Dissertação
Análise estática normalizada e modelagem de pequenos sinais do conversor classe-e utilizando transformadores piezoelétricos
Fecha
2011-08-04Registro en:
ENGLEITNER, Raffael. Análise estática normalizada e modelagem de pequenos sinais do conversor classe-e utilizando transformadores piezoelétricos.. 2011. 149 f. Dissertação (Mestrado em Engenharia Elétrica) - Universidade Federal de Santa Maria, Santa Maria, 2011.
Autor
Engleitner, Raffael
Institución
Resumen
Piezoelectric transformers (PTs) allow the design of promising power supply applications, increasing
efficiency, reducing size, facilitating the achievement of high transformation ratio, besides providing
high immunity against electromagnetic noise. Due to the electrical equivalent model having resonant
characteristics, some resonant topologies are naturally suitable for these power supplies, i.e. the Class-
E, Half-Bridge, Full-Bridge and Push-pull. Among these topologies, the Class-E converter has a
highlight of having one controlled switch. The static gain of the Class-E is changed through the
switching frequency variation, while the duty cycle is adjusted with the purpose of achieving soft
switching for different switching frequencies and loads. The analisys of this process becomes complex
when the system has a high number of reactive elements. One way to simplify this analisys is applying
a normalized methodology. On this regard, the first result of this work is the normalized analisys of
the functionally of the Class-E converter, including normalized load and switching frequency
variation. This allows choosing one optimum point for the static design, without the necessity of
design parameters. The main objective of this analisys is the obtention of the duty cycle behavior in
order to have soft switching for all operation points.
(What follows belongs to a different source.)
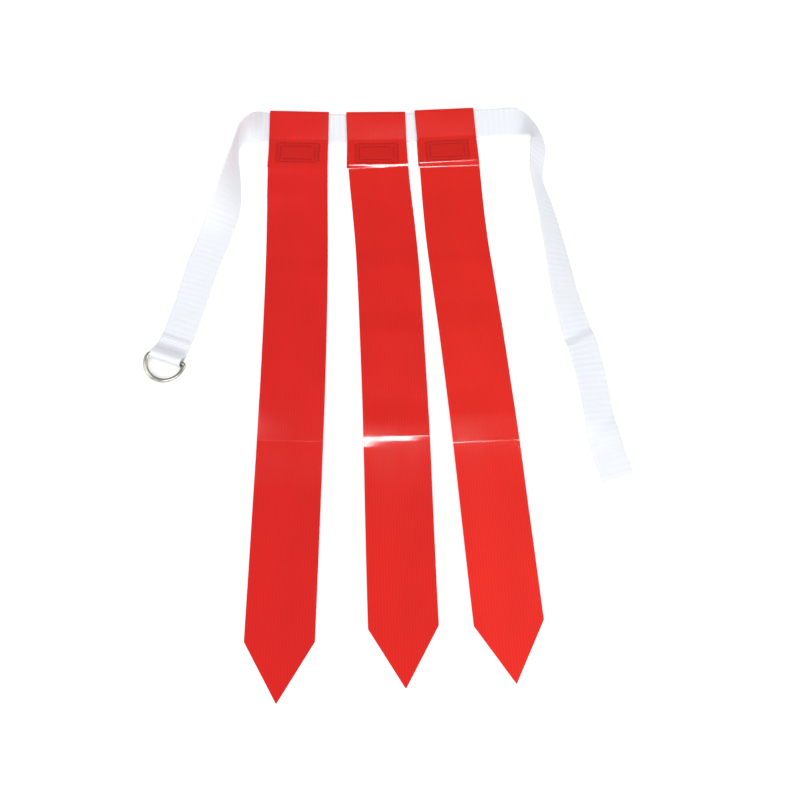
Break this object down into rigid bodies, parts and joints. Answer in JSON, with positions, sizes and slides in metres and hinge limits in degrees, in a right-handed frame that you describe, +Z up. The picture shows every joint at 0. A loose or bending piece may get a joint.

In a second moment, a small-signal model was
derived using the generalized averaging method, through Fourier series aproximation. The model
describes the relevant poles and zeros of the system, being accurate enough for different loads and
switching frequencies. The behavior of resonant converters changes considerably for different
operating points; therefore it is important to have a model that represents the system well. The
normalized analisys allowed simplifying the small-signal model derivation, once soft switching is
achieved for all the operation points. Experimental measurements validate either the normalized or the
small signal derivation methodologies. The measurements were achieved for a 3W step-down
converter, with universal 85-265 V AC input and 6 V DC output.